Rating: 4/liked (1-5/hated-loved)
I made a mistake when I bought this book. I love everything Brandon Sanderson writes, so when I saw he had something new just released, I grabbed it. Unfortunately it was only after I read it that I saw it was just a section taken from another book.
Sixth of Dusk is one of the four stories in Shadows Beneath: The Writing Excuses Anthology. But the stories are only part of what Shadows Beneath has to offer: With each one, the author explains not just why they wrote it, but earlier drafts of the story, how the ideas evolved, how it was edited, the whole process from first idea to final draft. Sixth of the Dusk is the final draft of Sanderson's story in Shadows Beneath.
From Amazon: For years the hosts of Writing Excuses have been offering tips on brainstorming, drafting, workshopping, and revision, and now they offer an exhaustive look at the entire process. Not only does Shadows Beneath have four beautifully illustrated fantastic works of fiction, but it also includes transcripts of brainstorming and workshopping sessions, early drafts of the stories, essays about the stories’ creation, and details of all the edits made between the first and final drafts.
Come for the stories by award-winning authors; stay for the peek behind the creative curtain.
So, yeah. I'm reading Shadows Beneath next.
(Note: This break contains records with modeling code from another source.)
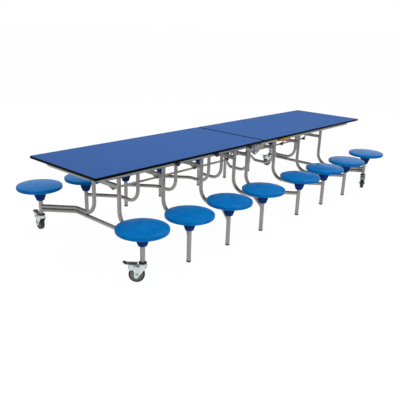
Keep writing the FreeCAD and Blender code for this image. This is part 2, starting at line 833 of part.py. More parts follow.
def make_tyre():
    """Solid tyre with rounded shoulders, bonded round the core."""
    body = new_body("tyre_body")
    profile = new_sketch(body, "tyre_profile", "XY_Plane")
    inner, outer = D.wheel_dia / 2 - D.tread_depth, D.wheel_dia / 2
    half, shoulder = D.wheel_width / 2, D.tread_depth / 3
    upper = [(inner, half - shoulder), (outer - shoulder * 2, half),
             (outer - shoulder * 0.7, half - shoulder * 0.4), (outer, half - shoulder * 1.5)]
    polygon(profile, upper + [(across, -up) for across, up in reversed(upper)])
    revolve(body, profile)
    return body


def pedal_pivot():
    """Place of the brake pedal's pin in the fork: across and up."""
    return D.castor_trail + D.pedal_pivot_lead, crown_height - D.pedal_pin_dia


def make_pedal():
    """Foot pedal of a castor brake: a tread bar over the fork, its tip turned up, on two arms."""
    body = new_body("pedal_master")
    pivot_x, pivot_z = pedal_pivot()
    inner = D.fork_gap + 2 * D.fork_plate + 2 * D.face_play
    top, under, pin = castor_top, castor_top - D.pedal_thick, D.pedal_pin_dia
    back = D.swivel_head_dia / 2 + D.pedal_thick / 2
    front = D.castor_trail + D.fork_front
    side = new_sketch(body, "pedal_side", "XZ_Plane")
    polygon(side, [
        (back, top), (back, under), (pivot_x - pin * 2, pivot_z + pin * 0.5),
        (pivot_x - pin * 0.8, pivot_z - pin), (pivot_x + pin * 0.8, pivot_z - pin),
        (front + pin, under - pin * 1.2), (D.pedal_tip - pin, under), (D.pedal_tip, under + pin),
        (D.pedal_tip, top + D.pedal_rise), (D.pedal_tip - pin, top + D.pedal_rise),
        (front + pin * 2.5, top)])
    pad(body, side, inner + 2 * D.pedal_arm, midplane=True)
    inside = new_sketch(body, "pedal_inside", "XZ_Plane")
    rectangle(inside, 0, front + pin * 1.5, axle_height, under)
    pocket(body, inside, inner, midplane=True)
    plan = new_sketch(body, "pedal_plan", "XY_Plane", top + D.pedal_rise)
    for side_sign in (1, -1):
        edge = D.pedal_width / 2 * side_sign
        beyond = inner * side_sign
        polygon(plan, [(front + pin * 2.5, edge), (D.pedal_tip + pin, edge * 0.8),
                       (D.pedal_tip + pin, beyond), (front + pin, beyond)])
    pocket(body, plan, D.wheel_dia)
    hole = new_sketch(body, "pedal_hole", "XZ_Plane")
    circle(hole, pivot_x, pivot_z, D.pedal_pin_dia + 2 * D.running_play)
    pocket(body, hole, 2 * inner, midplane=True)
    return body


def make_castor_bush():
    """Flanged bush in the foot of an end post that the castor's stem turns in."""
    body = new_body("castor_bush")
    profile = new_sketch(body, "bush_profile", "XZ_Plane")
    bore = D.stem_dia / 2 + D.running_play
    barrel = D.post_dia / 2 - D.tube_wall - D.press_play
    polygon(profile, [
        (bore, bush_bottom), (D.bush_flange_dia / 2, bush_bottom), (D.bush_flange_dia / 2, end_post_bottom),
        (barrel, end_post_bottom), (barrel, end_post_bottom + D.bush_length),
        (bore, end_post_bottom + D.bush_length)])
    revolve(body, profile)
    return body


# ---------------------------------------------------------------- link and lever


def link_faces():
    """Y of the link's inner and outer face, outside the brackets."""
    inner = D.link_row + D.bracket_thick / 2 + D.face_play
    return inner, inner + D.link_thick


def make_link():
    """Flat bar that joins the brackets of one half's four frames."""
    body = new_body("link_master")
    inner, outer = link_faces()
    first = frame_place(0) - D.link_offset
    last = frame_place(FRAMES_PER_HALF - 1) - D.link_offset
    half, end = D.link_depth / 2, D.link_depth * 0.75
    side = new_sketch(body, "link_side", "XZ_Plane", -outer)
    polygon(side, [
        (first - end, link_height - half / 2), (first - half, link_height - half),
        (last + half, link_height - half), (last + end, link_height - half / 2),
        (last + end, link_height + half / 2), (last + half, link_height + half),
        (first - half, link_height + half), (first - end, link_height + half / 2)])
    pad(body, side, D.link_thick)
    holes = new_sketch(body, "link_holes", "XZ_Plane")
    for index in range(FRAMES_PER_HALF):
        circle(holes, frame_place(index) - D.link_offset, link_height, D.link_bolt_dia + 2 * D.press_play)
    pocket(body, holes, half_width)
    return body


def make_link_bolts():
    """Bolts of the link: a head outside the bar and a black knob inside the bracket."""
    body = new_body("link_bolts_master")
    link_in, link_out = link_faces()
    bracket_in = D.link_row - D.bracket_thick / 2 - D.face_play
    for low, high, diameter in (
            (bracket_in - D.knob_thick, link_out + D.bolt_head_thick, D.link_bolt_dia),
            (link_out, link_out + D.bolt_head_thick, D.bolt_head_dia),
            (bracket_in - D.knob_thick, bracket_in, D.knob_dia)):
        rounds = new_sketch(body, "bolts", "XZ_Plane", -high)
        for index in range(FRAMES_PER_HALF):
            circle(rounds, frame_place(index) - D.link_offset, link_height, diameter)
        pad(body, rounds, high - low)
    return body


def make_lever():
    """Release lever on the near side rail, turning on a stud at its far end."""
    body = new_body("release_lever_master")
    face = rail_face + D.face_play
    half, nose = D.lever_depth / 2, D.lever_depth
    side = new_sketch(body, "lever_side", "XZ_Plane", face)
    polygon(side, [
        (D.lever_start, lever_height - half / 3), (D.lever_start + nose, lever_height - half),
        (lever_pivot + half / 2, lever_height - half), (lever_pivot + half, lever_height - half / 2),
        (lever_pivot + half, lever_height + half / 2), (lever_pivot + half / 2, lever_height + half),
        (D.lever_start + nose / 2, lever_height + half), (D.lever_start, lever_height + half / 2)])
    pad(body, side, D.lever_thick)
    hole = new_sketch(body, "lever_hole", "XZ_Plane")
    circle(hole, lever_pivot, lever_height, D.lever_pin_dia + 2 * D.running_play)
    pocket(body, hole, 2 * half_width, midplane=True)
    return body


def make_lever_stud():
    """Headed stud on the near side rail that the release lever turns on."""
    body = new_body("lever_stud")
    outside = rail_face + D.face_play * 2 + D.lever_thick
    shank = new_sketch(body, "stud_shank", "XZ_Plane", rail_face)
    circle(shank, lever_pivot, lever_height, D.lever_pin_dia)
    pad(body, shank, outside - rail_face)
    head = new_sketch(body, "stud_head", "XZ_Plane", outside)
    circle(head, lever_pivot, lever_height, D.lever_pin_dia * 2)
    pad(body, head, D.lever_pin_dia / 2)
    return body


# ---------------------------------------------------------------- assembly

nodes = []


def node(name, masters, x=0, y=0, z=0, turn=0):
    """A named sub-part: the given master solids, turned about Z and moved to their place."""
    item = doc.addObject("Part::Compound", name)
    item.Label = name
    item.Links = masters
    item.Placement = Placement(Vector(0, 0, 0), Rotation(Vector(0, 0, 1), turn))
    for axis, size in zip("xyz", (x, y, z)):
        bind(item, f"Placement.Base.{axis}", size)
    nodes.append(item)
    return item


def pair(name, master, x):
    """The same master twice, at the two posts of one frame."""
    parts = []
    for side in (-1, 1):
        copy = doc.addObject("Part::Compound", f"{name}_part")
        copy.Links = [master]
        bind(copy, "Placement.Base.x", x)
        bind(copy, "Placement.Base.y", post_row * side)
        parts.append(copy)
    return node(name, parts)


board = top_blank("board_master", D.edging_thick)
edging = make_edging(board)
underframe = make_underframe()
lever_stud = make_lever_stud()
pivot_pins = make_pivot_pins()
buffers = make_buffers()
link = make_link()
link_bolts = make_link_bolts()
middle_frame = make_frame("middle_frame_master", on_castors=False)
end_frame = make_frame("end_frame_master", on_castors=True)
foot = make_foot()
seat_pan, seat_hub = make_seat_pan(), make_seat_hub()
fork, axle, pedal = make_castor_fork(), make_axle(), make_pedal()
wheel_core, tyre = make_wheel_core(), make_tyre()
bush = make_castor_bush()

# Direction in which each castor trails at rest, in degrees about Z
CASTOR_TRAILS = {"left_near": 132, "left_far": 83, "right_near": 206, "right_far": 165}

for half, turn in (("left", 180), ("right", 0)):
    sign = -1 if turn else 1
    node(f"{half}_top_board", [board], turn=turn)
    node(f"{half}_top_edging", [edging], turn=turn)
    node(f"{half}_underframe", underframe if turn else [*underframe, lever_stud], turn=turn)
    node(f"{half}_pivot_pins", [pivot_pins], turn=turn)
    node(f"{half}_rail_buffers", [buffers], turn=turn)
    node(f"{half}_link_bar", [link], turn=turn)
    node(f"{half}_link_bolts", [link_bolts], turn=turn)
    for index in range(FRAMES_PER_HALF):
        number = FRAMES_PER_HALF - index if turn else FRAMES_PER_HALF + 1 + index
        at_end = index == FRAMES_PER_HALF - 1
        leg_x = frame_place(index) * sign
        post_x = (frame_place(index) + D.post_reach) * sign
        seat_rise = D.castor_seat_rise if at_end else 0
        node(f"leg_frame_{number}", [end_frame if at_end else middle_frame], leg_x, turn=turn)
        if at_end:
            pair(f"{half}_castor_bushes", bush, post_x)
        else:
            pair(f"feet_{number}", foot, post_x)
        for row, side in (("near", -1), ("far", 1)):
            node(f"seat_{row}_{number}", [seat_pan, seat_hub], post_x, post_row * side, seat_rise, turn)
            if at_end:
                corner = f"{half}_{row}"
                trail = CASTOR_TRAILS[corner]
                place = (post_x, post_row * side)
                node(f"castor_fork_{corner}", [fork, axle], *place, turn=trail)
                node(f"brake_pedal_{corner}", [pedal], *place, turn=trail)
                heading = math.radians(trail)
                node(f"castor_wheel_{corner}", [wheel_core, tyre],
                     place[0] + D.castor_trail * math.cos(heading),
                     place[1] + D.castor_trail * math.sin(heading), axle_height, turn=trail)

node("hinge_pins", [make_hinge_pins()])
node("release_lever", [make_lever()])

doc.recompute()

for item in doc.Objects:
    if "Invalid" in item.State or "Error" in item.State:
        raise RuntimeError(f"{item.Label}: {item.State}")
for item in nodes:
    if item.Shape.isNull() or not item.Shape.isValid():
        raise RuntimeError(f"{item.Label}: no valid shape")

os.makedirs("parts", exist_ok=True)
for item in nodes:
    item.Shape.exportStep(os.path.join("parts", f"{item.Label}.step"))
print(f"{len(nodes)} nodes, {sum(len(item.Shape.Solids) for item in nodes)} solids")
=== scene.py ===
"""Dresses a mobile folding table with sixteen swivel stools, and sets up its studio."""

import json
import logging
import math
from dataclasses import dataclass
from enum import Enum
from typing import Any, Callable, Iterable, Sequence

import bmesh
import bpy
from mathutils import Matrix, Vector

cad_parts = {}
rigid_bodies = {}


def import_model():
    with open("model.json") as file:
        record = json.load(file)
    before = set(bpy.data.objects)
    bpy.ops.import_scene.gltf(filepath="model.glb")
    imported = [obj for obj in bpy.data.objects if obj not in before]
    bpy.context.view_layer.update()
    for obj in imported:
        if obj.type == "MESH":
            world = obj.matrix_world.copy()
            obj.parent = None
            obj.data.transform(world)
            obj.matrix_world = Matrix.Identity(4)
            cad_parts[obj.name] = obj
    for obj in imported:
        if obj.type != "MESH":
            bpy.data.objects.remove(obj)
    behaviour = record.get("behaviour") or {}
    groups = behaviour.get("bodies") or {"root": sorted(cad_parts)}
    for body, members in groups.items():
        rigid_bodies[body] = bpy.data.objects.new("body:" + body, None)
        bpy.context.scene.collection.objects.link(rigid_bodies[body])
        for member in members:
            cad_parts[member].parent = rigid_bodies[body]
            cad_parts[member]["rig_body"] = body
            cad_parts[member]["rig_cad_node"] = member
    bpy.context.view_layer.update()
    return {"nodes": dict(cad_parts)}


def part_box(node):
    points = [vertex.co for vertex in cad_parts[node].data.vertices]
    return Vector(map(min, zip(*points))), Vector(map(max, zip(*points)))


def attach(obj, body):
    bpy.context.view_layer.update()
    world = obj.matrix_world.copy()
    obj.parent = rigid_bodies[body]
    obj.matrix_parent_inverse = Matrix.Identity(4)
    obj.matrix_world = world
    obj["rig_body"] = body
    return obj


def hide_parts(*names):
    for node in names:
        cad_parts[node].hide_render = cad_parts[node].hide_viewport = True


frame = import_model()

MM = 0.001
WELD_GAP = 0.00002
FULL_TURN = math.tau
QUARTER_TURN = math.tau / 4

log = logging.getLogger("folding_table")

Socket = bpy.types.NodeSocket
Piece = bpy.types.Object
Colour = tuple[int, int, int]
LinearColour = tuple[float, float, float, float]
Point = tuple[float, float]
Point3 = tuple[float, float, float]

WHITE: LinearColour = (1.0, 1.0, 1.0, 1.0)


class Slot(Enum):
    """Material slots of the record that a piece takes its finish from."""

    EDGING = "edging"
    TUBE = "tube_grey"
    SEAT = "seat_blue"
    RUBBER = "rubber_black"
    ZINC = "zinc"
    TYRE = "tyre_grey"
    PEDAL = "pedal_steel"
    NYLON = "black_plastic"
    LEVER = "lever_yellow"


class Row(Enum):
    """The two rows of stools, with the sign of their Y."""

    NEAR = ("near", -1)
    FAR = ("far", 1)

    @property
    def word(self) -> str:
        """The row's word in node names."""
        return self.value[0]

    @property
    def side(self) -> int:
        """The sign of the row's Y."""
        return self.value[1]


class Half(Enum):
    """The two halves of the table, with the sign of their X."""

    LEFT = ("left", -1)
    RIGHT = ("right", 1)

    @property
    def word(self) -> str:
        """The half's word in node names."""
        return self.value[0]

    @property
    def side(self) -> int:
        """The sign of the half's X."""
        return self.value[1]


# ---------------------------------------------------------------- finishes


def shade(colour: Colour, shift: int = 0, factor: float = 1.0) -> LinearColour:
    """Turn a colour as a screen shows it, made darker or paler, into the linear one of a shader.

    Args:
        colour: Red, green and blue from 0 to 255.
        shift: What is added to each channel.
        factor: What each channel is multiplied by first.

    Returns:
        Linear red, green, blue and an alpha of 1.
    """
    shares = [min(255, round(channel * factor) + shift) / 255 for channel in colour]
    linear = [s / 12.92 if s <= 0.04045 else ((s + 0.055) / 1.055) ** 2.4 for s in shares]
    return (*linear, 1.0)


class Term:
    """A value in a shader's sums: its operators add Math nodes to its tree."""

    def __init__(self, nodes: "Nodes", socket: Socket) -> None:
        """Wrap an output socket of a node tree."""
        self.nodes = nodes
        self.socket = socket

    def __add__(self, other: Any) -> "Term":
        """Add a number or another term."""
        return self.nodes.math("ADD", self, other)

    __radd__ = __add__

    def __mul__(self, other: Any) -> "Term":
        """Multiply by a number or another term."""
        return self.nodes.math("MULTIPLY", self, other)

    __rmul__ = __mul__

    def __sub__(self, other: Any) -> "Term":
        """Take a number or another term away."""
        return self.nodes.math("SUBTRACT", self, other)

    def __rsub__(self, other: Any) -> "Term":
        """Take this term away from a number."""
        return self.nodes.math("SUBTRACT", other, self)


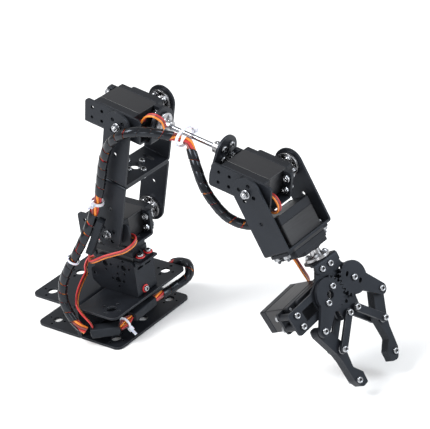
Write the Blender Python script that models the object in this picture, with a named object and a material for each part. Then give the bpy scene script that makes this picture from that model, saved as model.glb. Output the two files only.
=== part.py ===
"""Desktop robot arm: a folded sheet-metal arm with six hobby servos and a geared claw.

The model's frame: the origin is on the underside of the base, X is the way the arm reaches,
Y is the way the three pitch axes point, and Z is up. Lengths below are millimetres and
angles are degrees; they become metres and radians as each mesh is made.
"""

import math

import bmesh
import bpy
from mathutils import Matrix, Vector

MM = 0.001
GAP = 0.3               # air left between two pieces that touch

# Sheet metal
SHEET = 2.0             # thickness of every folded bracket
BEND = 1.4              # centre-line radius of a fold

# Base: two channels standing back to back
BASE_LENGTH = 98.0      # along Y
BASE_HALF = 47.5        # from the origin to each flange's edge, along X
BASE_HEIGHT = 31.0
BASE_CORNER = 6.5
SEAM_X = 3.2            # where the two channels' webs meet
HOLE_X = 33.5           # centre of each hole group
HOLE_Y = 36.5
BIG_HOLE = 4.3
SMALL_HOLE = 1.6
SMALL_RING = 8.0        # distance of the small holes from their group's centre

# Servo case, measured from the middle of its underside
SERVO_LONG = 30.25      # output shaft to the far end of the case
SERVO_SHORT = 10.25     # output shaft to the near end of the case
SERVO_HALF = 10.0       # half the case's thickness
SERVO_HEIGHT = 38.0
EAR_LOW = 27.0
EAR_HIGH = 29.5
EAR_REACH = 7.0         # how far each ear stands out of the case
EAR_HOLE = 4.65         # ear hole's distance from the case
EAR_PITCH = 5.0         # half the distance between an ear's two holes
BOSS_TOP = 39.5
SHAFT_TOP = 43.5
SHAFT_RADIUS = 2.6

# Screws and nuts
SCREW_RADIUS = 1.4
SCREW_HEAD_RADIUS = 2.7
SCREW_HEAD_HEIGHT = 1.9
NUT_RADIUS = 3.1
NUT_HEIGHT = 2.4
SINK = 0.15             # how far a fused screw's head reaches into its piece

# Output disc that sits on a servo's shaft
HUB_LOW = 40.0
DISC_LOW = 45.5
DISC_TOP = 48.0
DISC_RADIUS = 10.2
HUB_RADIUS = 4.6
DISC_SCREWS = 7.0       # radius of the ring of four screws

# Joints
YAW_X = 31.0
YAW_SERVO_FLOOR = 39.0  # underside of the upright servo
SHOULDER_X = 36.2
SHOULDER_Z = 99.6
ARM_LEAN = 15.2         # upper arm from upright, towards +X
ARM_LENGTH = 106.0
FOREARM_DROP = 11.5     # forearm below level
FOREARM_LENGTH = 126.3
WRIST_OFFSET = -7.3     # wrist axis from the forearm rod's line
HAND_DROP = 64.0        # hand below level
ROLL_OFFSET = 10.1      # roll axis from the arm's middle plane
ROLL_REST = 7.5         # how far the claw is turned about the roll axis

# Long U bracket
YOKE_HALF = 29.0        # half its outside width
YOKE_WIDTH = 26.0
YOKE_REACH = 53.0       # axis to the outside of its base
ARM_BOLTS = 8.5         # radius of the ring of bolts through its base
SERVO_FLOOR_Y = -21.3   # where a servo's underside lies between the legs

# Servo bracket: base plate, bearing wall and two ear tabs
BRACKET_BACK = -37.5
BRACKET_FRONT = 18.5
BRACKET_FLOOR = -12.3
BRACKET_TOP = 10.0
WALL_Y = -23.6
TAB_Y = 5.4

# Claw, in its own frame: y across, z out along the roll axis, front is -x
GEAR_Z = 100.5
GEAR_Y = 14.2
GEAR_TEETH = 24
GEAR_FRONT = 11.5       # depths of the claw's layers, towards its front
GEAR_BACK = 8.5
CRANK_Y = 20.5          # crank pivot from its gear's centre
CRANK_Z = 21.1
LINK_Y = 4.6            # link's fixed pivot
LINK_Z = 121.5
LINK_FRONT = 11.2
LINK_BACK = 8.6
PLATE_FRONT = 7.7
PLATE_BACK = 5.7
FINGER_FRONT = 7.0
FINGER_BACK = -1.0
REAR_FRONT = 1.0
REAR_BACK = -1.0
REAR_LINK = (2.3, 4.9)
CLAW_SERVO_TILT = 6.0
GEAR_SCREW_TURN = 140.0

# Cords
LOOM_RADIUS = 4.2
LEAD_RADIUS = 1.3


def clear_scene():
    for item in list(bpy.data.objects):
        bpy.data.objects.remove(item)


def make_material(name, colour, roughness, metallic):
    item = bpy.data.materials.new(name)
    item.use_nodes = True
    shader = item.node_tree.nodes["Principled BSDF"]
    shader.inputs["Base Color"].default_value = (*colour, 1.0)
    shader.inputs["Roughness"].default_value = roughness
    shader.inputs["Metallic"].default_value = metallic
    return item


# ---------------------------------------------------------------- small shape helpers

def place(axis, a, b, c):
    """A point whose depth c runs along the named axis."""
    if axis == "x":
        return Vector((c, a, b)) * MM
    if axis == "y":
        return Vector((a, c, b)) * MM
    return Vector((a, b, c)) * MM


def circle(a, b, radius, sides, turn=0.0):
    points = []
    for step in range(sides):
        angle = math.radians(turn) + 2 * math.pi * step / sides
        points.append((a + radius * math.cos(angle), b + radius * math.sin(angle)))
    return points


def arc(a, b, radius, start, end, steps):
    points = []
    for step in range(steps + 1):
        angle = math.radians(start + (end - start) * step / steps)
        points.append((a + radius * math.cos(angle), b + radius * math.sin(angle)))
    return points


def slot(a, b, radius, half_length, turn, steps=3):
    """A long hole with round ends, its length turned from the first direction."""
    points = []
    for side in (1, -1):
        start = -90 if side == 1 else 90
        for step in range(steps + 1):
            angle = math.radians(start + 180 * step / steps)
            points.append((side * half_length + radius * math.cos(angle),
                           radius * math.sin(angle)))
    spin = math.radians(turn)
    return [(a + x * math.cos(spin) - y * math.sin(spin),
             b + x * math.sin(spin) + y * math.cos(spin)) for x, y in points]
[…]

But! For now, Sixth of Dusk. It's set in set the Cosmere universe (where the Mistborn, Stormlight Archive, and a bunch of his other books are set), and tells the story of a young man (a trapper) on an island full of animals who hunt by sensing thoughts, in a world where birds bestow magical powers to people. But larger than that, it's a story of post-first contact with an alien race.
Typical of Sanderson's books, Sixth did not hook me from the very first page. With every book I've read by him, I started out thinking "Oh well, guess I'm not going to like this one..." then it starts growing on me and never stops until I get to the "This is the best book ever!" level. Because this was a novella, the slow building of my love didn't have time to get to the "Best ever!" level, though I did like it a whole lot.
It's interesting that that 'quickly hooking the reader' arrow is missing from Sanderson's quiver: Every other author I love hooks me right from the first page. I think it's because of what he offers: Amazing world-building and very realistic characters -- things you can't show in the first paragraph. (Other than the Chaos Walking series, man those books had everything).